Mackintosh’s concern is that NVDA has accounted for 40% of the S&P’s gain since the beginning of 2022 so any slip up there would pressure the major indexes. And in fact that’s just what happened on Thursday and Friday when NVDA reversed to the downside, pulling the S&P red as well. NVDA has continued lower to start Monday’s session as well and is currently testing its 21 DMA around $120. While most investors are familiar with the 200 DMA and 50 DMA, shorter term traders also use the 21 DMA and even the 8 DMA.

There are a lot of reasons to think NVDA can’t go much higher. First: valuation. NVDA is now trading at 30x sales for the current year. In his Tech Trader column in Barron’s this weekend, Eric Savitz cited research from Bernstein’s Toni Sacconahgi showing that stocks trading at price-to-sales multiples above 15x tend to be terrible investments.

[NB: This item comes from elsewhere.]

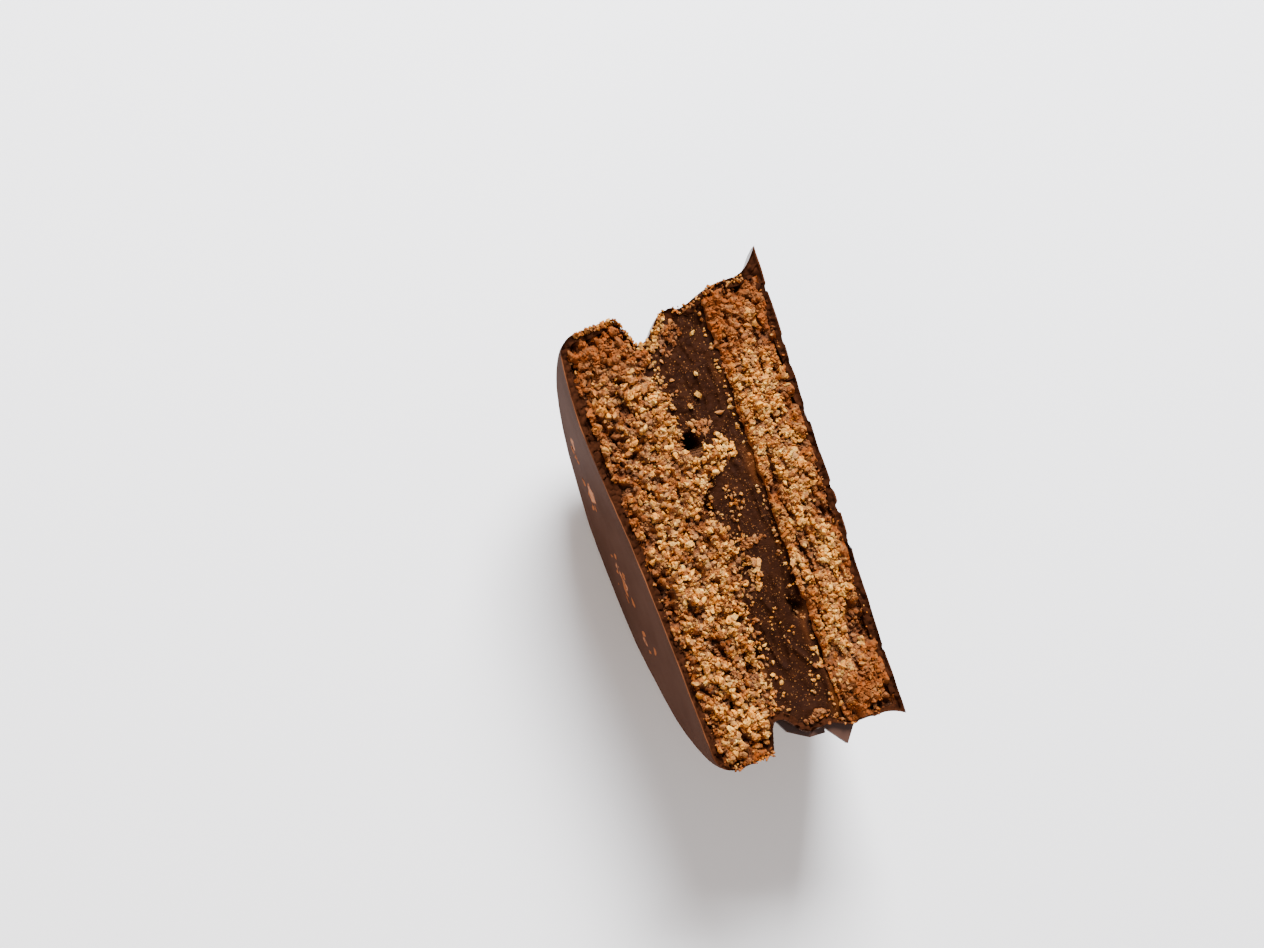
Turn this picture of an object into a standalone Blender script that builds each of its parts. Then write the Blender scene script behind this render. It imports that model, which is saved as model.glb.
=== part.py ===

Stocks trading above 20x have performed even worse (“Nvidia Soars, History Advises Caution” {SUBSCRIPTION REQUIRED]. Further, insiders are selling at rates never seen before as you can see in the chart above by Jason Goepfort.

Meanwhile, we have a two tier economy divided between those who own financial assets like stocks and real estate which have performed incredibly, massively increasing their wealth, and those who don’t and rely primarily on their paychecks to fund their spending. The former are doing just fine but the latter are struggling. For instance, Darden Restuarants (DRI) reported last Thursday morning that sales at its flagship Olive Garden restuarant – which caters to the middle class – declined 1.5% in the quarter ended May 26, 2024 (see Spencer Jakab, “Breadsticks Highlight Financial Strain On Middle Class”, WSJ, Fri 6/21). That the Fed remains hawkish isn’t helping things for this cohort. The first live meeting at which the Fed is expected to lower interest rates isn’t until September 18.